Still, the story had a happy ending when in early June the mayor’s office of Asnières donated to us the big stage of the Armande Béjart Theatre, as well as the city’s technical crew, to film the piece. It was a gesture to help out the creative sector, so badly hit by Covid.
Now I want to talk very briefly about the extraordinary synchronicity in the creation of this show, which for the moment we are calling “Terminus,” but which might change its name before it is staged. There was an amazing foreshadowing of subsequent world events reflected in this creation that we did not do on purpose, but that somehow came about of its own accord. In brief, the piece is about a group of immigrants who come from various parts of the world to a land where they hope to make a new life. They are, in fact, badly treated by the locals, and even duped by the military, and their world begins to fall apart; just as had their own countries before their emigration.

During creation in Italy as the Constructeurs de Reves
Working behind them, invisible and unknown to them, however, are the “constructeurs de rêves,” or the dream creators, who try to help them. The dream creators are dressed in white doctors’ coats and work in another layer of reality to try to change the course of human actions.
When the coronavirus came along, the show took on another sense to us, as we could not believe the way our futures – the future of the whole world – had fallen into the hands of doctors in white coats, and for everyone on earth almost without exception, their world had fallen apart.

Janice Zadrozynski in character for the TAC show
I have often found while writing creatively that such strange synchronicities with real life do indeed happen. And now that we have almost completed the show, we hope that the constructors of dreams will allow the world to get back to some state of normalcy in the coming year so that we can finally perform it in public. I will keep you posted on this blog as to what happens.
The company consists of Ornella directing and the following actors acting, performing, playing music, and writing the show all of us together: Julie Lossec, Janice Zadrozynski, Marina Meinero, Pacôme Puech, Marine Lefèvre and Sara Baudry. You can find all of our bios through the TAC Teatro “About us” menu.
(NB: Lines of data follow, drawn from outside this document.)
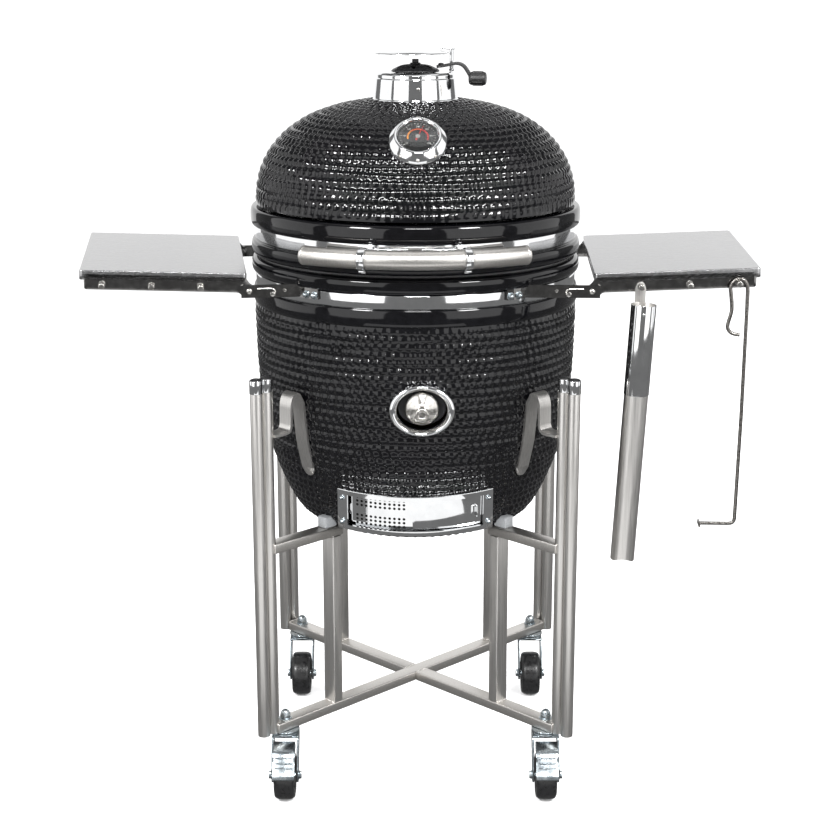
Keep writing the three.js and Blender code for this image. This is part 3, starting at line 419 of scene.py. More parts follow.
# Soda-lime lens: clear, thin.
tree, shader, place = newFinish("lensGlass", {"IOR": 1.52, "Transmission Weight": 1.0,
                                              "Base Color": linear("f6f8f8")})
haze = addNode(tree, "ShaderNodeTexNoise", {"Scale": 60.0}, {"Vector": place})
soft = addNode(tree, "ShaderNodeMapRange", {"To Min": 0.0, "To Max": 0.03}, {0: haze.outputs["Fac"]})
tree.links.new(soft.outputs[0], shader.inputs["Roughness"])

# Lathe-turned stainless: fine rings round the axis of the knob.
tree, shader, place = newFinish("turnedSteel", {"Metallic": 1.0})
varied(tree, shader, place, (linear("b4b1ac"), linear("d6d4d0")), (0.14, 0.28), 0.004, bump=0.05)

# Polished stainless flat bar, straight from the roll, with painted shade: its base colour is painted dark all
# over, a painted reflection of a dark room.
tree, shader, place = newFinish("polishedBarPaintedDark", {"Metallic": 1.0})
varied(tree, shader, place, (linear("6f6e6d"), linear("8c8b8a")), (0.08, 0.18), 0.01, bump=0.05)

# Plated steel rod, dulled grey.
tree, shader, place = newFinish("darkRod", {"Metallic": 1.0})
varied(tree, shader, place, (linear("6f6c69"), linear("8b8884")), (0.22, 0.36), 0.004, bump=0.08)

# Grey moulded rubber pad.
tree, shader, place = newFinish("padRubber", {"IOR": 1.5})
varied(tree, shader, place, (linear("6c6e70"), linear("86888a")), (0.6, 0.8), 0.002, bump=0.3)

# Painted shade: a near-black colour that stands for the shade inside a slot or socket.
tree, shader, place = newFinish("shadowBlack", {"IOR": 1.4})
varied(tree, shader, place, (linear("020202"), linear("060606")), (0.8, 0.95), 0.003)
print("finishes ready:", len(finishes))


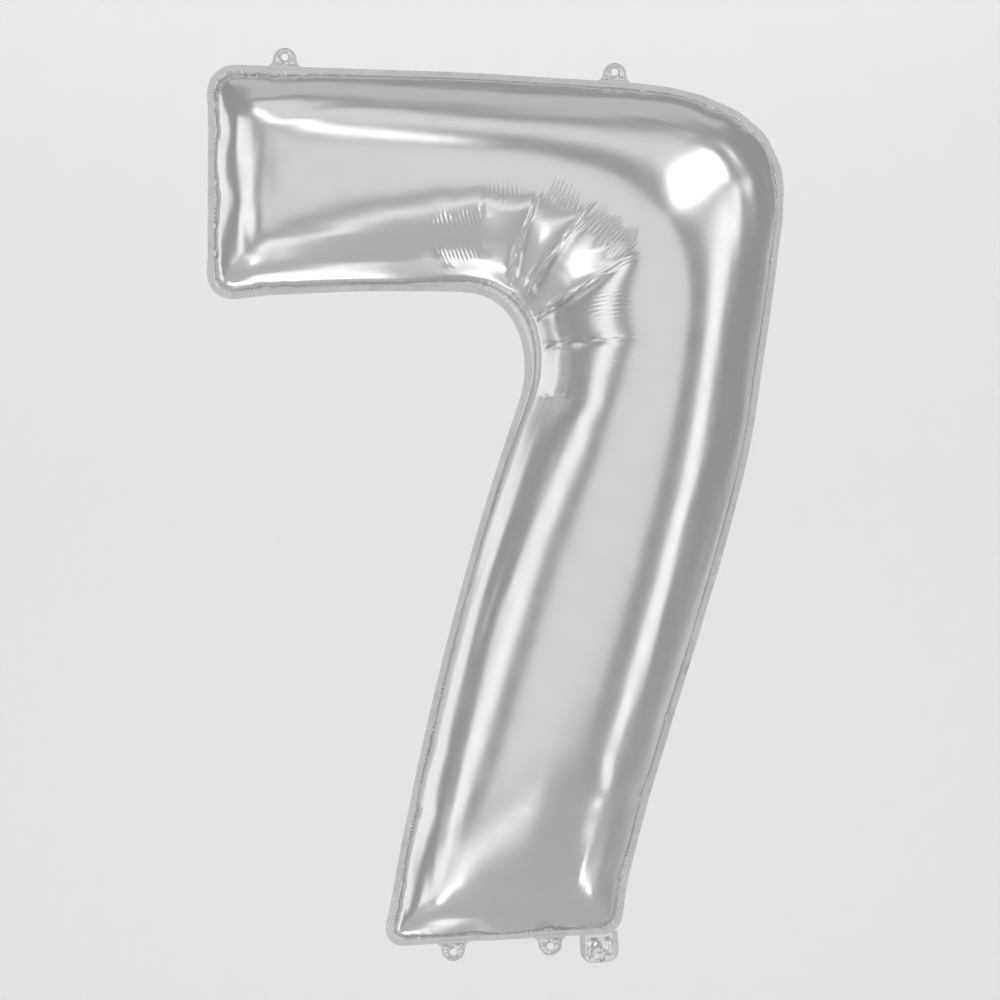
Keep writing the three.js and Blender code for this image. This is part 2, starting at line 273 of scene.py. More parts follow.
def split_edges(triangles, sheet, wanted):
    """Splits the wanted edges in the middle and every triangle to match. Gives triangles, sheets, split edges."""
    edges, number = np.unique(corner_edges(triangles), axis=0, return_inverse=True)
    chosen = wanted(edges)
    count = triangles.max() + 1
    middle = np.full(len(edges), -1)
    middle[chosen] = count + np.arange(chosen.sum())
    mids = middle[number.reshape(3, -1).T]
    pattern = (mids >= 0) @ np.array([1, 2, 4])
    pieces, sheets = [], []

    def keep(rows, *corners):
        pieces.append(np.stack(corners, 1))
        sheets.append(sheet[rows])

    for turn in range(3):
        order = np.roll(np.arange(3), -turn)
        one, two = pattern == [1, 2, 4][turn], pattern == [3, 6, 5][turn]
        a, b, c = triangles[one][:, order].T
        m = mids[one][:, turn]
        keep(one, a, m, c)
        keep(one, m, b, c)
        a, b, c = triangles[two][:, order].T
        m, n = mids[two][:, order[0]], mids[two][:, order[1]]
        keep(two, a, m, c)
        keep(two, m, n, c)
        keep(two, m, b, n)
    full = pattern == 7
    (a, b, c), (m, n, o) = triangles[full].T, mids[full].T
    for corners in ((a, m, o), (m, b, n), (o, n, c), (m, n, o)):
        keep(full, *corners)
    none = pattern == 0
    keep(none, *triangles[none].T)
    return np.vstack(pieces), np.concatenate(sheets), edges[chosen]


# ---- inflation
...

And, by the way, I have only spoken about our new show here, but we also performed in public this last winter doing a street action to commemorate the day against violence to women, for which we also created quite a complex flash mob performance, and we ran an online open stage for all kinds of performances throughout most of the lockdown . So it was, in the end, a productive season for TAC Teatro, despite all the elements and human nature itself seemingly fighting against us.